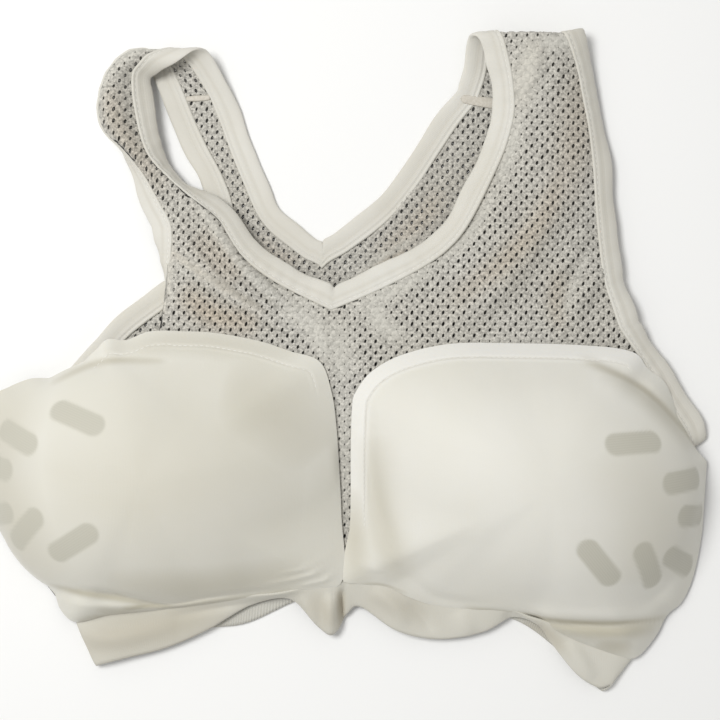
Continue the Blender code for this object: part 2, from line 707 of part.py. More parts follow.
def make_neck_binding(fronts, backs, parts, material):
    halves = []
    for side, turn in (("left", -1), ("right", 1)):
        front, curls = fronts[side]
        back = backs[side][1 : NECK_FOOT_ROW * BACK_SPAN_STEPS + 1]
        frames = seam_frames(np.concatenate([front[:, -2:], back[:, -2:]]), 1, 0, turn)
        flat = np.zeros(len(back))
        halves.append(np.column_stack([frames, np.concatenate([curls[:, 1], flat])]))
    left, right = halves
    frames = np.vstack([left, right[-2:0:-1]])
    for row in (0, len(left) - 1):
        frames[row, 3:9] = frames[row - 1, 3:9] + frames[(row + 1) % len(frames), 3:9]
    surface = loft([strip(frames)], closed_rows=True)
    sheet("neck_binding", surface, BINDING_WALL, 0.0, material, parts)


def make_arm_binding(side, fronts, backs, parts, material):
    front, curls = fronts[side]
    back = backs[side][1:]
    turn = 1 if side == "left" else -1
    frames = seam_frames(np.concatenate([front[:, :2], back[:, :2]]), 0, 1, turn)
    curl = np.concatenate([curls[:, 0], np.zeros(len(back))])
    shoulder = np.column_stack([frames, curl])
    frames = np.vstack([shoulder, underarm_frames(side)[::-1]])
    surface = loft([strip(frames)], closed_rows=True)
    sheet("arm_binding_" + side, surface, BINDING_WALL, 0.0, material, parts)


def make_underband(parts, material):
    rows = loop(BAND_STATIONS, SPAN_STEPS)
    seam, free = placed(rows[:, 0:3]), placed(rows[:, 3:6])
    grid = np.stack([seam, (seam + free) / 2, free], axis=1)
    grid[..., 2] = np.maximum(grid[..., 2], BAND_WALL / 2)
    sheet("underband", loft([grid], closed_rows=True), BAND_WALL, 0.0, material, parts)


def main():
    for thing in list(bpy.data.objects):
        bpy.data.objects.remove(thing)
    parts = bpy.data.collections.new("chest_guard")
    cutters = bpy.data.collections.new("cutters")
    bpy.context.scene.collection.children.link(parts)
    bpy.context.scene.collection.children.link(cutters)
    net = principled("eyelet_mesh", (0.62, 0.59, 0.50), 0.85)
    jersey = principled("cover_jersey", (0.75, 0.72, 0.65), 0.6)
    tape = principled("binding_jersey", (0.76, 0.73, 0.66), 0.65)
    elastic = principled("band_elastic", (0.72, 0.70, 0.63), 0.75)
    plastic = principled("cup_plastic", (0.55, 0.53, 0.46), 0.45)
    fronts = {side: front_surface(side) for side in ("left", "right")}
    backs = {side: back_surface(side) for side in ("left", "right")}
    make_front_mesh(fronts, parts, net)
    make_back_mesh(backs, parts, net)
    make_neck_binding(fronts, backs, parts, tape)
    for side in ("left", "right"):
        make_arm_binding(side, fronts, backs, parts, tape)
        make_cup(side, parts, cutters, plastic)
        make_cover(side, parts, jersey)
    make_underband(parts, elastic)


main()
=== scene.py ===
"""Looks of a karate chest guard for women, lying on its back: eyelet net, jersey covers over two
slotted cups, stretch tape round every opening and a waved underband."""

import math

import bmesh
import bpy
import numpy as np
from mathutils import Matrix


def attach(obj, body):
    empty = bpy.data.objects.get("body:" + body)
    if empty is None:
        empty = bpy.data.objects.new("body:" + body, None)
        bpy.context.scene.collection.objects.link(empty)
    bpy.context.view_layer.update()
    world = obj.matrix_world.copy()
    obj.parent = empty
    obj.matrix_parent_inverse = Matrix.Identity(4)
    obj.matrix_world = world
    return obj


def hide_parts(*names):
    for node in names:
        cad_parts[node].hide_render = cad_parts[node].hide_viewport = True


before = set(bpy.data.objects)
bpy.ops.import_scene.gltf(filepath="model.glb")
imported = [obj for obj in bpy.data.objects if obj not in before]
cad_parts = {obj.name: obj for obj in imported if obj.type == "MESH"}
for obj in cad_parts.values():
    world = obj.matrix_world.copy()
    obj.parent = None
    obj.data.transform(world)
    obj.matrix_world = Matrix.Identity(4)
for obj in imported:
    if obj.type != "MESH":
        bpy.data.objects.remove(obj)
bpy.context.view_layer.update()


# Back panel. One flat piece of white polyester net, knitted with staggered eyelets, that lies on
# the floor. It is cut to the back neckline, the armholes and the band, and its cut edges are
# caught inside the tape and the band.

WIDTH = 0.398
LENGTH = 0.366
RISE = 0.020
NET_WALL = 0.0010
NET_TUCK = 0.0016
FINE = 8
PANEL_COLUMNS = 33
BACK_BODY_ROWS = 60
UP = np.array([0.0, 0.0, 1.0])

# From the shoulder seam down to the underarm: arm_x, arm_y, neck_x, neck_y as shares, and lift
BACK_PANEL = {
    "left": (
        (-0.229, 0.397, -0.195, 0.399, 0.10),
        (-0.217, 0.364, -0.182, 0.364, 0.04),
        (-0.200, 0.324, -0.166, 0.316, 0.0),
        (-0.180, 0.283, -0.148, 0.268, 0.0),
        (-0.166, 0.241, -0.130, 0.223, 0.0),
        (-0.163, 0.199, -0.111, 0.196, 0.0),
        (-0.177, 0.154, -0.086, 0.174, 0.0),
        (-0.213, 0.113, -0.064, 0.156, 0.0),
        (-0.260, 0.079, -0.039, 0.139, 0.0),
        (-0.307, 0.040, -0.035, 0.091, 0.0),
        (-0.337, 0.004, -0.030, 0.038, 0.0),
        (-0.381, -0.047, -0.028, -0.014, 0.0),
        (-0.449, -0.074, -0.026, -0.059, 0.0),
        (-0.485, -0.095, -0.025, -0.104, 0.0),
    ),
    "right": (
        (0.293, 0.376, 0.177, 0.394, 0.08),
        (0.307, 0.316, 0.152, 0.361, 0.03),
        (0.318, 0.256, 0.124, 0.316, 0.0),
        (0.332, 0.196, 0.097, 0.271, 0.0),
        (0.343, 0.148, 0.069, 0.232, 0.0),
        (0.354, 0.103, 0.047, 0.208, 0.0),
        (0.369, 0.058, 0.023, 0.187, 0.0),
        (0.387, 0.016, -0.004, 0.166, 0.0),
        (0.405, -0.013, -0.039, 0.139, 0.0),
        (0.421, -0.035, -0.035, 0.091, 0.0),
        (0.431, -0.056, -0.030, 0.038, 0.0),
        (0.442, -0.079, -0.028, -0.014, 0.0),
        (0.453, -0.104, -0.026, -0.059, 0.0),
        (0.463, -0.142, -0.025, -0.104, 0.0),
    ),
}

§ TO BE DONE
Write out exactly the lines running from the line containing "front_surface(side) for side" to the line containing "obj.matrix_world = Matrix.Identity(4)", with both of those lines included.

§ CORRECT RESPONSE
    fronts = {side: front_surface(side) for side in ("left", "right")}
    backs = {side: back_surface(side) for side in ("left", "right")}
    make_front_mesh(fronts, parts, net)
    make_back_mesh(backs, parts, net)
    make_neck_binding(fronts, backs, parts, tape)
    for side in ("left", "right"):
        make_arm_binding(side, fronts, backs, parts, tape)
        make_cup(side, parts, cutters, plastic)
        make_cover(side, parts, jersey)
    make_underband(parts, elastic)


main()
=== scene.py ===
"""Looks of a karate chest guard for women, lying on its back: eyelet net, jersey covers over two
slotted cups, stretch tape round every opening and a waved underband."""

import math

import bmesh
import bpy
import numpy as np
from mathutils import Matrix


def attach(obj, body):
    empty = bpy.data.objects.get("body:" + body)
    if empty is None:
        empty = bpy.data.objects.new("body:" + body, None)
        bpy.context.scene.collection.objects.link(empty)
    bpy.context.view_layer.update()
    world = obj.matrix_world.copy()
    obj.parent = empty
    obj.matrix_parent_inverse = Matrix.Identity(4)
    obj.matrix_world = world
    return obj


def hide_parts(*names):
    for node in names:
        cad_parts[node].hide_render = cad_parts[node].hide_viewport = True


before = set(bpy.data.objects)
bpy.ops.import_scene.gltf(filepath="model.glb")
imported = [obj for obj in bpy.data.objects if obj not in before]
cad_parts = {obj.name: obj for obj in imported if obj.type == "MESH"}
for obj in cad_parts.values():
    world = obj.matrix_world.copy()
    obj.parent = None
    obj.data.transform(world)
    obj.matrix_world = Matrix.Identity(4)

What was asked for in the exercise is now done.